In France, the British measure resonates against a backdrop of persistent tensions around child protection. The Independent Commission on Incest and Sexual Violence Against Minors (Ciivise) released a report the same day characterized as "broadly mixed": only 28 percent of 82 recommendations issued in late 2023 are described as "fully effective." Ciivise secretary-general Denis Roth-Fichet flagged "major delays in the justice system" in addressing violence against minors.
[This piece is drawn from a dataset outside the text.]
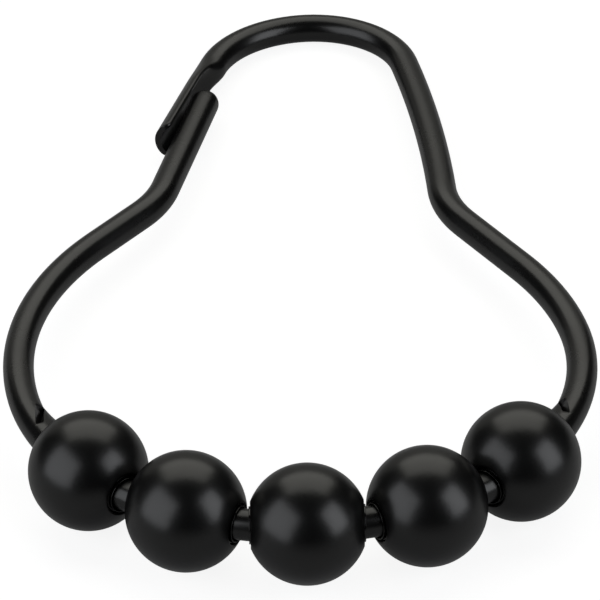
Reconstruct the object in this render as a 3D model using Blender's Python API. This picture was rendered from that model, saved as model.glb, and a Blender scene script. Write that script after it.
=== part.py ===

While the direct link between the two announcements is not explicit, the timing amplifies pressure on the French government.
Moreover, the European Parliament voted by overwhelming majority (423 to 57 votes) to ban artificial intelligence tools that generate non-consensual intimate imagery, a prohibition set to take effect December 2, 2026. This decision reflects a broader trend: the EU and member states seek to address digital harms through legislation, even as implementation timelines remain protracted.
The central question preoccupying legal scholars and digital rights advocates concerns effective age verification. How can Britain ensure adolescents do not circumvent the ban via VPN or false birthdate declarations? London has not yet detailed the technical mechanisms it will deploy. In France, debate over this precise issue had already slowed adoption of similar measures, and several privacy advocacy groups had warned of surveillance risks inherent in systematic online identity verification.
Safety-first framing: French coverage emphasizes child protection benefits more prominently than risks to digital freedom and user autonomy.
Domestic comparison bias: French outlets systematically link the British measure to France's own regulatory shortcomings, localizing the debate within a national lens.
Limited technical scrutiny: practical implementation challenges such as age verification mechanisms and circumvention methods receive minimal analysis in available coverage.